DATASET:
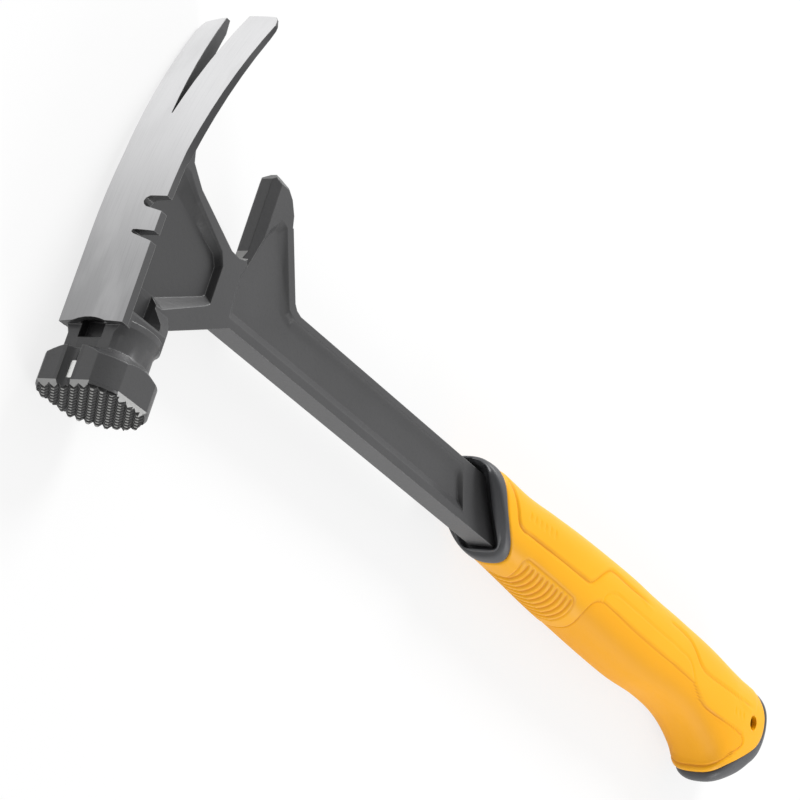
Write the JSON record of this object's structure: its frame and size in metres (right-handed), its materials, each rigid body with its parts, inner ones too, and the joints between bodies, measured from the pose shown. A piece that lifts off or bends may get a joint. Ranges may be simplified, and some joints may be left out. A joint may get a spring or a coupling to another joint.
{
  "type": "claw hammer",
  "caption": "Forged steel framing hammer with milled round face, curved split claws, ribbed truss head, side jaw for turning boards, and a moulded soft grip with a lanyard hole.",
  "frame": {"origin": "middle of the bounding box in X and Y, at its lowest level in Z, with the hammer lying on its side", "axes": "+X along the handle from the head's polished top to the butt, +Y from the striking face to the claws, +Z square to the hammer's side, towards the side with the nail-puller notches"},
  "size_m": [0.468, 0.1476, 0.0341],
  "materials": {
    "dark_steel": "dark grey satin coating over forged steel; the top of the head and the claws are bare and polished",
    "magnet": "bright nickel plate",
    "dark_grip": "matt moulded",
    "yellow_grip": "satin soft-touch moulding"
  },
  "bodies": {
    "root": {"forged_body": "dark_steel", "starter_magnet": "magnet", "grip_core": "dark_grip", "grip_sleeve": "yellow_grip"}
  },
  "joints": []
}
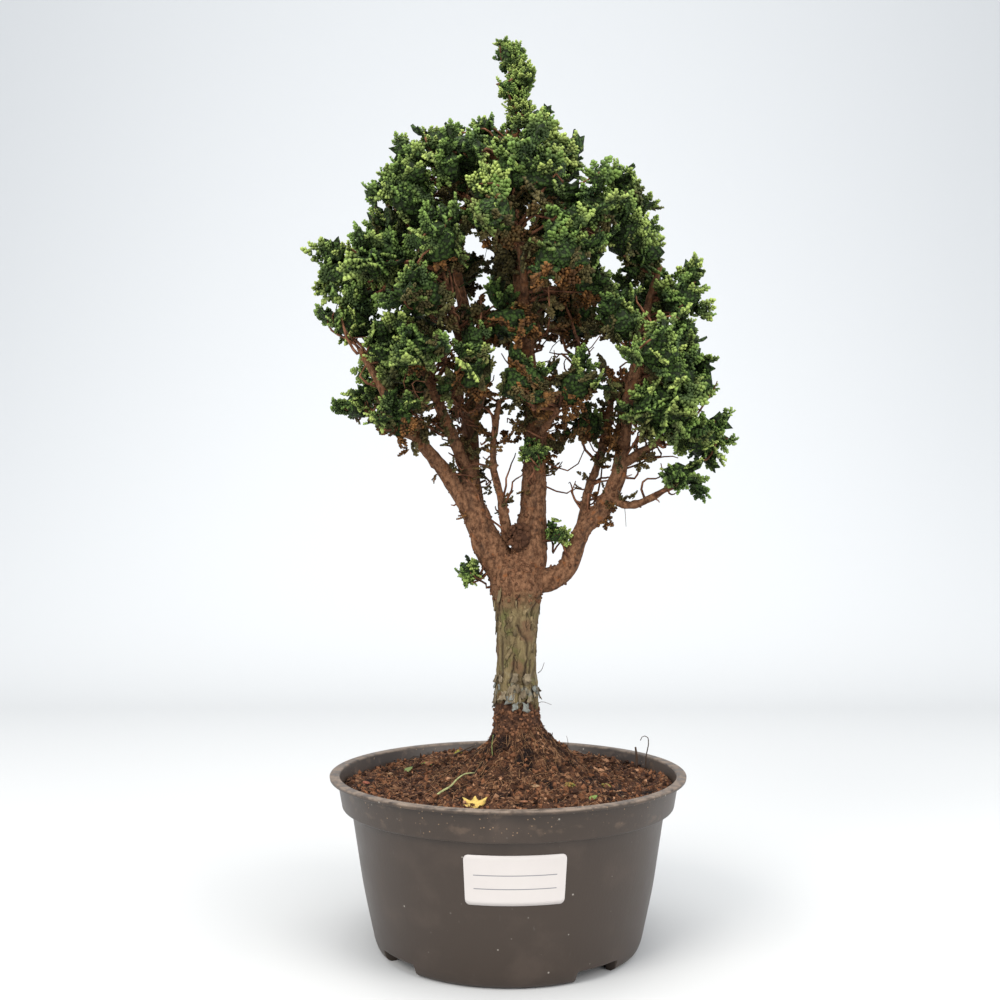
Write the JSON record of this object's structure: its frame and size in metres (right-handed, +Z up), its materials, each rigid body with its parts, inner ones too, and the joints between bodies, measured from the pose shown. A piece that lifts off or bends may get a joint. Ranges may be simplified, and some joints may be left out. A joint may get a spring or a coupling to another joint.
{
  "type": "potted bonsai tree",
  "caption": "Hinoki cypress bonsai: a straight trunk that forks into upright limbs with a dense crown of leafy sprays, in soil in a round plastic nursery pot.",
  "frame": {"origin": "middle of the whole plant's box in plan, on the plane that the pot stands on", "axes": "+Z up the trunk, -Y out of the pot's labelled side, +X to the right of someone who faces the label"},
  "size_m": [0.2392, 0.196, 0.5062],
  "materials": {
    "pot_plastic": "satin charcoal, dusty on the rim",
    "label_paper": "bare white, smooth",
    "peat": "crumbly dark peat",
    "bark": "rough flaky bark",
    "leaf": "fine green scale leaves"
  },
  "bodies": {
    "root": {"pot": "pot_plastic", "label": "label_paper", "soil": "peat", "trunk_and_limbs": "bark", "spray_01": "leaf", "spray_02": "leaf", "spray_03": "leaf", "spray_04": "leaf", "spray_05": "leaf", "spray_06": "leaf", "spray_07": "leaf", "spray_08": "leaf", "spray_09": "leaf", "spray_10": "leaf", "spray_11": "leaf", "spray_12": "leaf", "spray_13": "leaf", "spray_14": "leaf", "spray_15": "leaf", "spray_16": "leaf", "spray_17": "leaf", "spray_18": "leaf", "spray_19": "leaf", "spray_20": "leaf", "spray_21": "leaf", "spray_22": "leaf", "spray_23": "leaf", "spray_24": "leaf", "spray_25": "leaf", "spray_26": "leaf", "spray_27": "leaf", "spray_28": "leaf", "spray_29": "leaf", "spray_30": "leaf", "spray_31": "leaf", "spray_32": "leaf", "spray_33": "leaf", "spray_34": "leaf", "spray_35": "leaf", "spray_36": "leaf", "spray_37": "leaf", "spray_38": "leaf", "spray_39": "leaf", "spray_40": "leaf", "spray_41": "leaf", "spray_42": "leaf", "spray_43": "leaf", "spray_44": "leaf", "spray_45": "leaf", "spray_46": "leaf", "spray_47": "leaf", "spray_48": "leaf", "spray_49": "leaf", "spray_50": "leaf", "spray_51": "leaf", "spray_52": "leaf", "spray_53": "leaf", "spray_54": "leaf", "spray_55": "leaf", "spray_56": "leaf"}
  },
  "joints": []
}
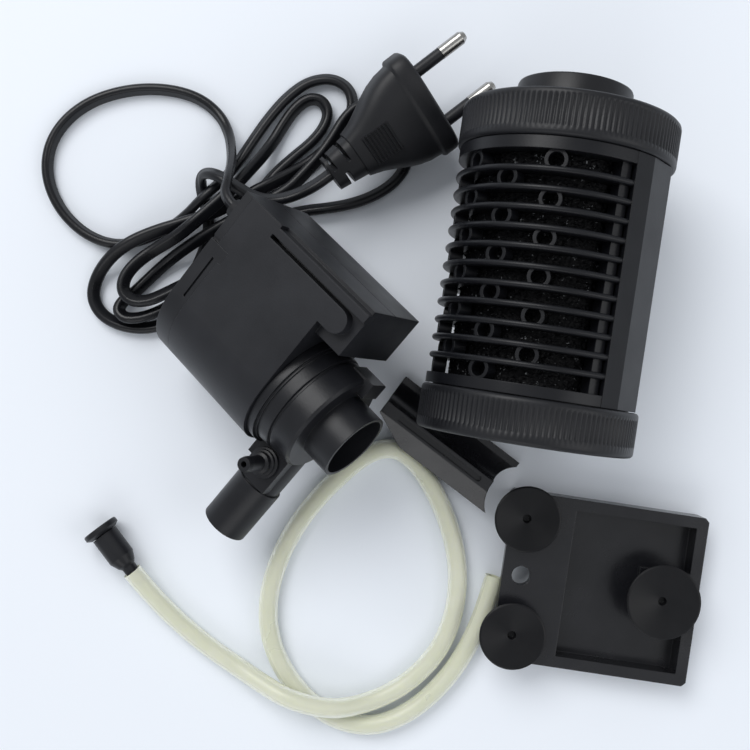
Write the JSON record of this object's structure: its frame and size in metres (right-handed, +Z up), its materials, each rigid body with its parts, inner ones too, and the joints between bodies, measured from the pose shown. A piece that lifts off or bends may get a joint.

EXERCISE:
Could you reproduce every record above exactly as it appears?

WRITTEN SOLUTION:
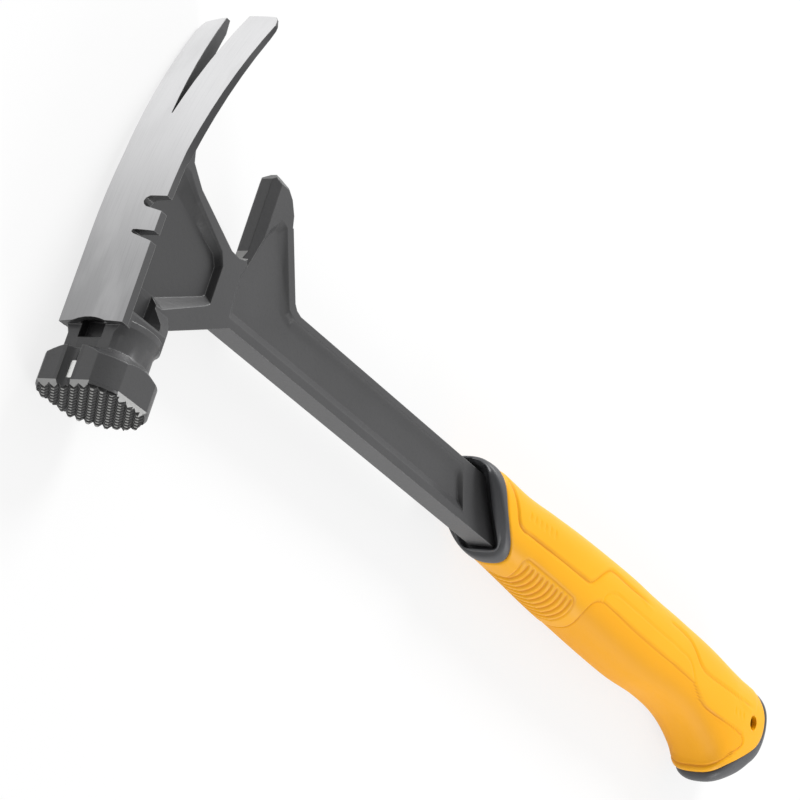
Write the JSON record of this object's structure: its frame and size in metres (right-handed), its materials, each rigid body with its parts, inner ones too, and the joints between bodies, measured from the pose shown. A piece that lifts off or bends may get a joint. Ranges may be simplified, and some joints may be left out. A joint may get a spring or a coupling to another joint.
{
  "type": "claw hammer",
  "caption": "Forged steel framing hammer with milled round face, curved split claws, ribbed truss head, side jaw for turning boards, and a moulded soft grip with a lanyard hole.",
  "frame": {"origin": "middle of the bounding box in X and Y, at its lowest level in Z, with the hammer lying on its side", "axes": "+X along the handle from the head's polished top to the butt, +Y from the striking face to the claws, +Z square to the hammer's side, towards the side with the nail-puller notches"},
  "size_m": [0.468, 0.1476, 0.0341],
  "materials": {
    "dark_steel": "dark grey satin coating over forged steel; the top of the head and the claws are bare and polished",
    "magnet": "bright nickel plate",
    "dark_grip": "matt moulded",
    "yellow_grip": "satin soft-touch moulding"
  },
  "bodies": {
    "root": {"forged_body": "dark_steel", "starter_magnet": "magnet", "grip_core": "dark_grip", "grip_sleeve": "yellow_grip"}
  },
  "joints": []
}
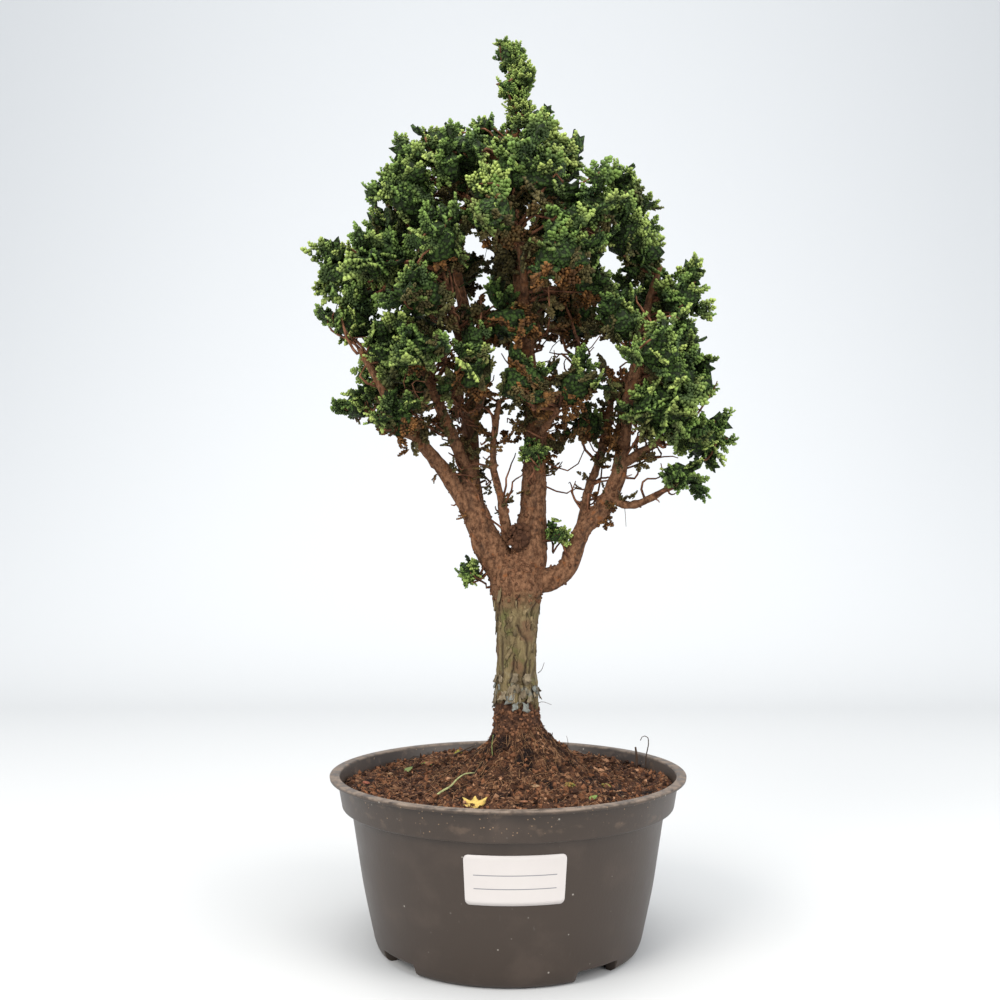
Write the JSON record of this object's structure: its frame and size in metres (right-handed, +Z up), its materials, each rigid body with its parts, inner ones too, and the joints between bodies, measured from the pose shown. A piece that lifts off or bends may get a joint. Ranges may be simplified, and some joints may be left out. A joint may get a spring or a coupling to another joint.
{
  "type": "potted bonsai tree",
  "caption": "Hinoki cypress bonsai: a straight trunk that forks into upright limbs with a dense crown of leafy sprays, in soil in a round plastic nursery pot.",
  "frame": {"origin": "middle of the whole plant's box in plan, on the plane that the pot stands on", "axes": "+Z up the trunk, -Y out of the pot's labelled side, +X to the right of someone who faces the label"},
  "size_m": [0.2392, 0.196, 0.5062],
  "materials": {
    "pot_plastic": "satin charcoal, dusty on the rim",
    "label_paper": "bare white, smooth",
    "peat": "crumbly dark peat",
    "bark": "rough flaky bark",
    "leaf": "fine green scale leaves"
  },
  "bodies": {
    "root": {"pot": "pot_plastic", "label": "label_paper", "soil": "peat", "trunk_and_limbs": "bark", "spray_01": "leaf", "spray_02": "leaf", "spray_03": "leaf", "spray_04": "leaf", "spray_05": "leaf", "spray_06": "leaf", "spray_07": "leaf", "spray_08": "leaf", "spray_09": "leaf", "spray_10": "leaf", "spray_11": "leaf", "spray_12": "leaf", "spray_13": "leaf", "spray_14": "leaf", "spray_15": "leaf", "spray_16": "leaf", "spray_17": "leaf", "spray_18": "leaf", "spray_19": "leaf", "spray_20": "leaf", "spray_21": "leaf", "spray_22": "leaf", "spray_23": "leaf", "spray_24": "leaf", "spray_25": "leaf", "spray_26": "leaf", "spray_27": "leaf", "spray_28": "leaf", "spray_29": "leaf", "spray_30": "leaf", "spray_31": "leaf", "spray_32": "leaf", "spray_33": "leaf", "spray_34": "leaf", "spray_35": "leaf", "spray_36": "leaf", "spray_37": "leaf", "spray_38": "leaf", "spray_39": "leaf", "spray_40": "leaf", "spray_41": "leaf", "spray_42": "leaf", "spray_43": "leaf", "spray_44": "leaf", "spray_45": "leaf", "spray_46": "leaf", "spray_47": "leaf", "spray_48": "leaf", "spray_49": "leaf", "spray_50": "leaf", "spray_51": "leaf", "spray_52": "leaf", "spray_53": "leaf", "spray_54": "leaf", "spray_55": "leaf", "spray_56": "leaf"}
  },
  "joints": []
}
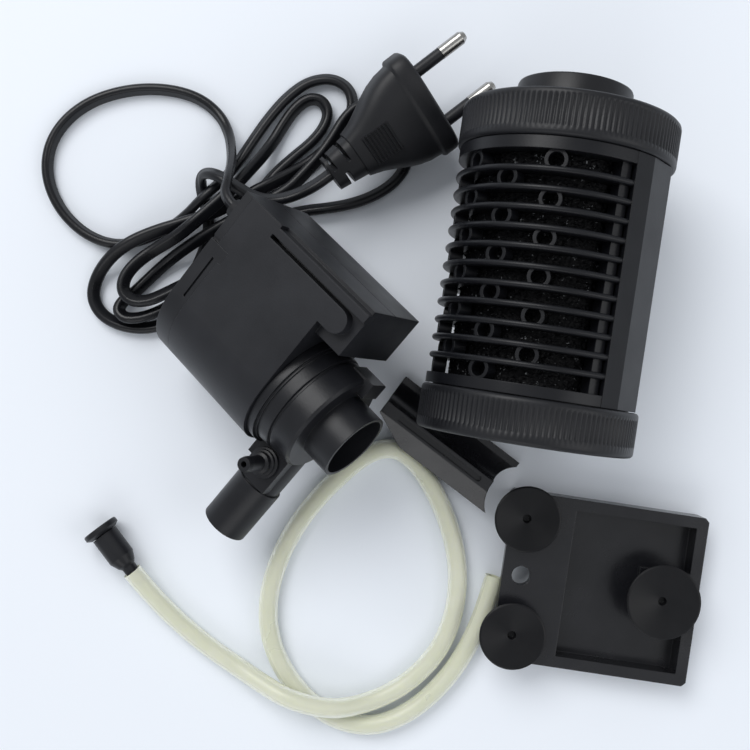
Write the JSON record of this object's structure: its frame and size in metres (right-handed, +Z up), its materials, each rigid body with its parts, inner ones too, and the joints between bodies, measured from the pose shown. A piece that lifts off or bends may get a joint.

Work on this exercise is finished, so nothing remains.